## Data excerpt
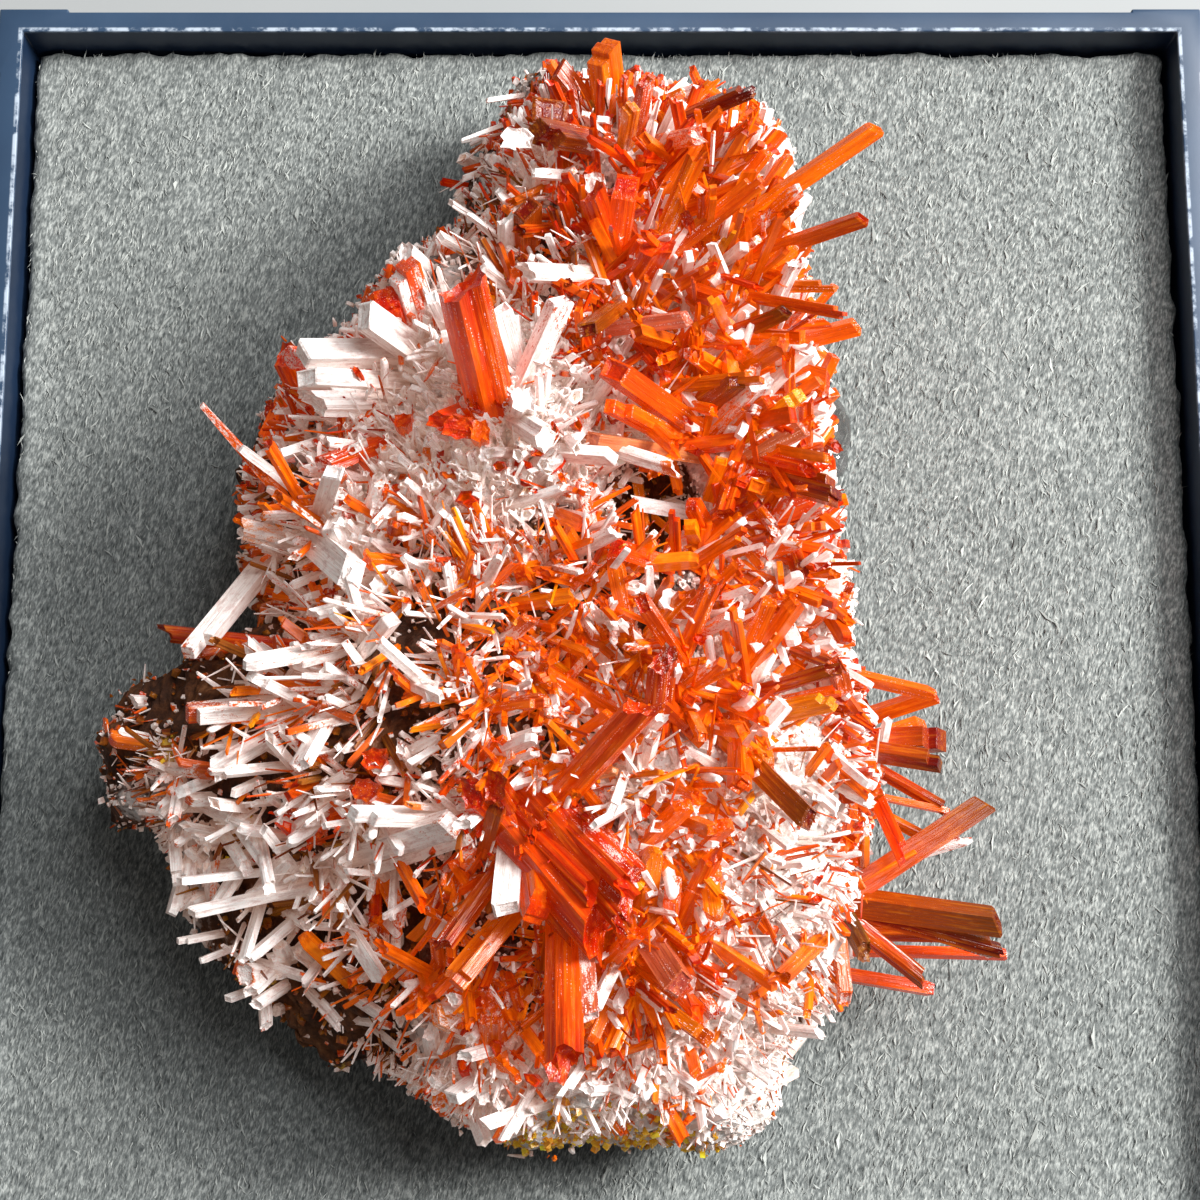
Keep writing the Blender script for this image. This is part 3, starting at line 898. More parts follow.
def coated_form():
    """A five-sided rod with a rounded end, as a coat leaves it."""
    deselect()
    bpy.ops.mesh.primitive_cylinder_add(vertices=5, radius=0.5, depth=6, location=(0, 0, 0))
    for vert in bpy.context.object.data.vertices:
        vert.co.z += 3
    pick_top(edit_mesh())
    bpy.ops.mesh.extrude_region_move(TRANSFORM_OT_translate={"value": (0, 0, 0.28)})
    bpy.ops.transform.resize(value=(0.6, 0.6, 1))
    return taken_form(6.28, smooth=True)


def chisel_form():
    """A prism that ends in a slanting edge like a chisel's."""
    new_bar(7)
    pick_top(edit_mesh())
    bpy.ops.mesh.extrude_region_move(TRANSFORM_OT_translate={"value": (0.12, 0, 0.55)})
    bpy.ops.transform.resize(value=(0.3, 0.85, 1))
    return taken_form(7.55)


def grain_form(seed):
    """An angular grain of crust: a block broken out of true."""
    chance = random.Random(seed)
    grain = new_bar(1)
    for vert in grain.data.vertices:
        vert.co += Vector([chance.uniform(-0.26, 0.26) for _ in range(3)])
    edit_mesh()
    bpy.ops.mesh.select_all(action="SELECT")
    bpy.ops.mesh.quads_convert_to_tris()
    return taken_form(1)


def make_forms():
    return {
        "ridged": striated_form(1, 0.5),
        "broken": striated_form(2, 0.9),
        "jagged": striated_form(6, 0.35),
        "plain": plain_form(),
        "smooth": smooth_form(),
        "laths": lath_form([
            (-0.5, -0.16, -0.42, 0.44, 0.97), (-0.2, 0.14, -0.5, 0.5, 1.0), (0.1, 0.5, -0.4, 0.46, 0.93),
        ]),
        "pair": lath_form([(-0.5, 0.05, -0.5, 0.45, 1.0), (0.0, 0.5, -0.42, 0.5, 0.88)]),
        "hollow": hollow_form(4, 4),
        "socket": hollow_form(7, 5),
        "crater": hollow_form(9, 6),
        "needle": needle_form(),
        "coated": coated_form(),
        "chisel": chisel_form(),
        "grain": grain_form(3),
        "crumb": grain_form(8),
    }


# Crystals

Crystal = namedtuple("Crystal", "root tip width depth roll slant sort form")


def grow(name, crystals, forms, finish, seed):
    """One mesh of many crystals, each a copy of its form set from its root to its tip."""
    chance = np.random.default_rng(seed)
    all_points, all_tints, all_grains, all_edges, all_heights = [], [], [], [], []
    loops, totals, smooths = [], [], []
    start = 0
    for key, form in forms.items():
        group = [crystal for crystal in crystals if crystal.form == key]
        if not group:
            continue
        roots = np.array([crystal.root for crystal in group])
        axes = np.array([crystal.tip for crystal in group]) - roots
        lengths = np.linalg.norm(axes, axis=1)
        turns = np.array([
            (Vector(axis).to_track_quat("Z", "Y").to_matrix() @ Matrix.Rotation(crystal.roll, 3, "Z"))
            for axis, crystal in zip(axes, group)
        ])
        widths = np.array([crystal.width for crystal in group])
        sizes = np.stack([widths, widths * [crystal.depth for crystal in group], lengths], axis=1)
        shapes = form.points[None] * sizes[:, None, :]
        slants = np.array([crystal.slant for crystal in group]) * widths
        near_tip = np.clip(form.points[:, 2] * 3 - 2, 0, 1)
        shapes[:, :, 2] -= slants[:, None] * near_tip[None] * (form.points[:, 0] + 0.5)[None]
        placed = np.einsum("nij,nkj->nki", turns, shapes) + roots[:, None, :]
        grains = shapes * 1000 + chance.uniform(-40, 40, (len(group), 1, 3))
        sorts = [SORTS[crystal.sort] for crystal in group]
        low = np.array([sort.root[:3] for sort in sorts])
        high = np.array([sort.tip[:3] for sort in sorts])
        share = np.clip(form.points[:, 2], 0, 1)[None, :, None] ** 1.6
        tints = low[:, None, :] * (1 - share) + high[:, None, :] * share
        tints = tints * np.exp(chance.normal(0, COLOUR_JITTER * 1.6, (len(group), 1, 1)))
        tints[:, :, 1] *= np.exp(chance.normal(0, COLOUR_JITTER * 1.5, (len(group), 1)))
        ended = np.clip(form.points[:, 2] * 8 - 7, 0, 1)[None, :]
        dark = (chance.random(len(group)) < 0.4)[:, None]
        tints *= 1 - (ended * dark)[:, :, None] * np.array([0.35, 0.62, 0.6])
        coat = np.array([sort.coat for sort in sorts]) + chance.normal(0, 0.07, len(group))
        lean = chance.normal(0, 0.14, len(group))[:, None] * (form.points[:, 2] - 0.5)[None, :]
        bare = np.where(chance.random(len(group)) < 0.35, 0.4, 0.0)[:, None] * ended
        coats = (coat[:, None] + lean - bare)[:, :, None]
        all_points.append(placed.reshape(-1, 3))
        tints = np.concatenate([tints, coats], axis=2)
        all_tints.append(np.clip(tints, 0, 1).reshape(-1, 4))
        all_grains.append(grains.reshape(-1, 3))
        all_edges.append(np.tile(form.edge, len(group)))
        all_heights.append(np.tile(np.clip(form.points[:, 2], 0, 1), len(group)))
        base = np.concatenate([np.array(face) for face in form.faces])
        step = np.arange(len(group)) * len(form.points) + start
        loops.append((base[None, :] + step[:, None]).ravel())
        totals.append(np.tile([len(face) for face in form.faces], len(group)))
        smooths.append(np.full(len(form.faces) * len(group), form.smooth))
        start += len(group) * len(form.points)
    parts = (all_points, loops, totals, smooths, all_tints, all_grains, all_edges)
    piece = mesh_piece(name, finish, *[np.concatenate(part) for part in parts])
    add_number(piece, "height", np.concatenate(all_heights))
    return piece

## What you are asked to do
Give the number of lines in the data that contain "parts", with no other words.

## Task answer
3